An examination of the facts of the two cases cited show them to have been simple and the remedy easily applied. In those cases legal titles only could be relied on. Here executory contracts alone are involved. It is not the simple question of whether a, party having a full legal title by deeds has by an act of his estopped himself, but the very question of recovery in these actions at law here must necessarily be determined by the construction and effects of a number of contracts purely executory, standing alone, and m their relation to and effects upon each other. For instance, if it should be held that the oil lease contract of Irwin to Huggins conveyed all the oil and gas underlying Irwin’s 60 acres of land, then how possibly could Irwin’s administrator maintain his suit at law against the South Penn Company for any part of this oil? If it should be, on the other hand, held that the Calf Creek Company sold and conveyed all of its stock, franchises, and holdings to Suhr & Co. before its suit was brought, how could it maintain it? On the other hand,- if it be held that the Irwin-Huggins contract is void for uncertainty of description, and therefore granted nothing to Huggins and his assignees, how could the South Penn Company be held to account to any one but Irwin’s administrator, and how to him, in case his decedent, by his acts, declarations, conduct, and contract, acquiesced in their taking the oil and estopped himself from denying their right to do so?

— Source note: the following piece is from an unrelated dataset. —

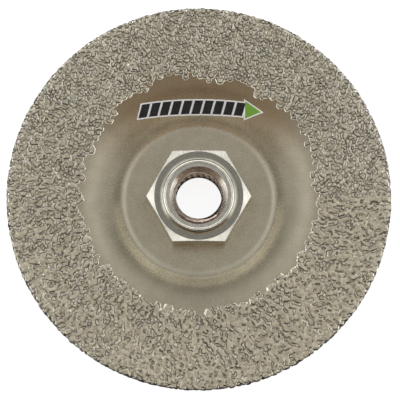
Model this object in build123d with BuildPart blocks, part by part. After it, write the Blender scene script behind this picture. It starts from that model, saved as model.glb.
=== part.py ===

The simple fact that all these questions may arise, and had to be considered by the South Penn Company in preparing its defense to these actions, fully convinces me that they could well assuthe that such defense could not adequately be made at law.
Another consideration has had great weight in my mind in this holding. While Greenleaf (Ev. § 22) and Stephens (Dig. Ev. §§ 102-105) treat estoppel as a branch of the law of evidence, the *515later and better authorities hold that, inasmuch as they constitute good defenses or good grounds of title, as the case may be, and frequently operate to transfer or bar title with the same full effect that a conveyance or a statutory adverse possession would have, they should be held to be means of determining primary rights of property, and not the mode or means by which such rights arc proved. Stoddard v. Chambers, 2 How. 284, 11 L. Ed. 269; 2 Pom. Eq. Jur. § 801. This being true, and estoppel, therefore, constituting a part of the substantive law of property and contracts, it seems to me to be peculiarly the duty of federal courts to follow the decisions of the courts of their states in both their construction and method of application. If this be true, there can be no question about the matter. The Supreme Court of Appeals of West Virginia, in Hanly v. Watterson, 39 W. Va. 214, 19 S. E. 536, and in Norfolk & Western R. Co. v. Perdue, 40 W. Va. 442, 21 S. E. 755, has distinctly held that estoppel by conduct of party, commonly called “estoppel in pais,” is an equitable defense, to be enforced in equity. The same court has held, in Bias v. Vickers, 27 W. Va. 456, that, where a party has an equitable defense made by express statute available at law, he is not deprived of his right of setting up such defense in equity, but may have his choice of so doing or availing himself of it at law under the statute. There can be no doubt of this court’s jurisdiction to maintain this suit. The actions at law were properly instituted in this court by reason of diversity of citizenship. This suit is brought as ancillary thereto, and by reason thereof to aid the defendant therein to make its defense. It is immaterial under such circumstances that some of the parties connected with the transactions, who have been made parties, may be citizens of the same state as plaintiff.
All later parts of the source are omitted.